We also continue to see how critical onboarding and alignment are after a hire is made. Hiring the right leader is only part of the equation. Creating the conditions for their success matters just as much.

Managing Energy, Not Just Time

Over the last decade, I’ve attended well over 2,000 networking events, conferences, breakfasts, galas, and industry gatherings. What I’ve learned is that managing energy matters far more than maximizing attendance.

The highest-value events are often those with stronger barriers to entry because they foster more intentional conversations and stronger relationships. Eventually, you learn that not every event is worth attending and not every networking opportunity creates value. The quality of conversations matters far more than the quantity.

Looking Ahead

As we move toward summer, the overall outlook remains cautiously optimistic.

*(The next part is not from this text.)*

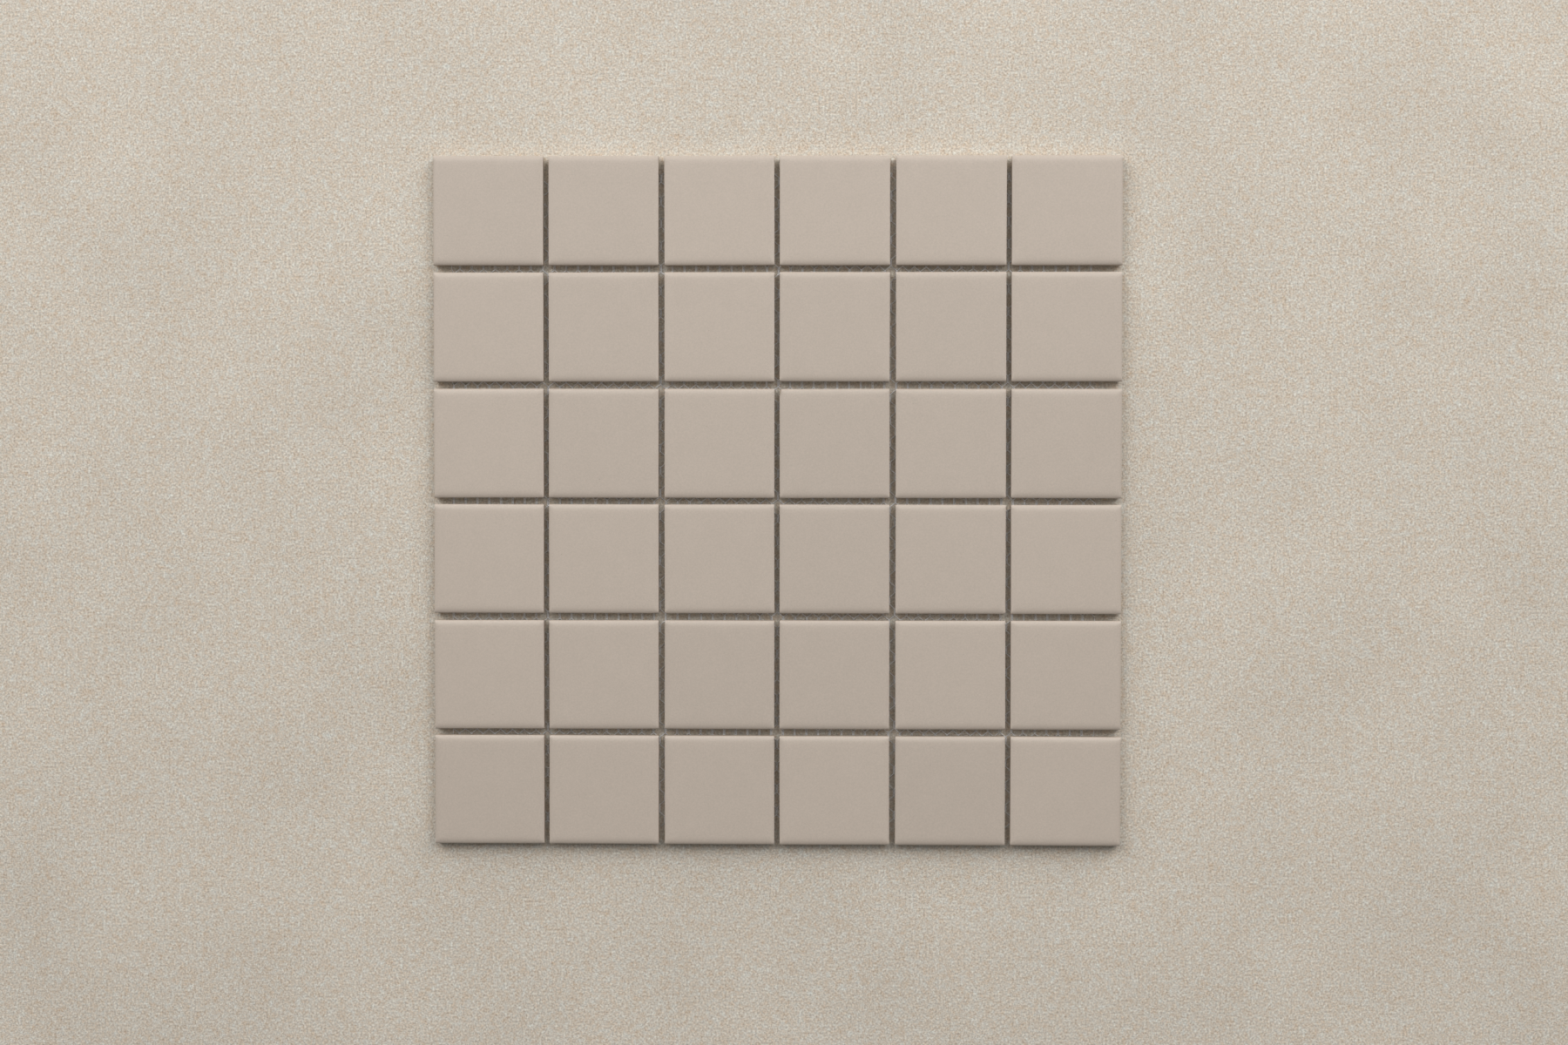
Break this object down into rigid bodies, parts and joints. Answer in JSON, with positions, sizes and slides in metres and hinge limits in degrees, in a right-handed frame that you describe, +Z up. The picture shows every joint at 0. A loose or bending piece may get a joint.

We expect continued momentum in defence, aviation, infrastructure, and sectors connected to long-term national investment priorities. At the same time, organizations are becoming more thoughtful about leadership risk, succession planning, operational resilience, and organizational adaptability as executive hiring decisions become increasingly tied to long-term strategy rather than short-term need.

Despite the challenges ahead, summer in Ottawa remains one of the best times of year anywhere in Canada. From Bluesfest and the Blackjacks to golf tournaments, patios, cycling, and community events across the city, there is a great deal to look forward to.

Ultimately, leadership remains the differentiator. Not because strong leadership eliminates uncertainty, but because it helps organizations navigate uncertainty with confidence, clarity, and purpose.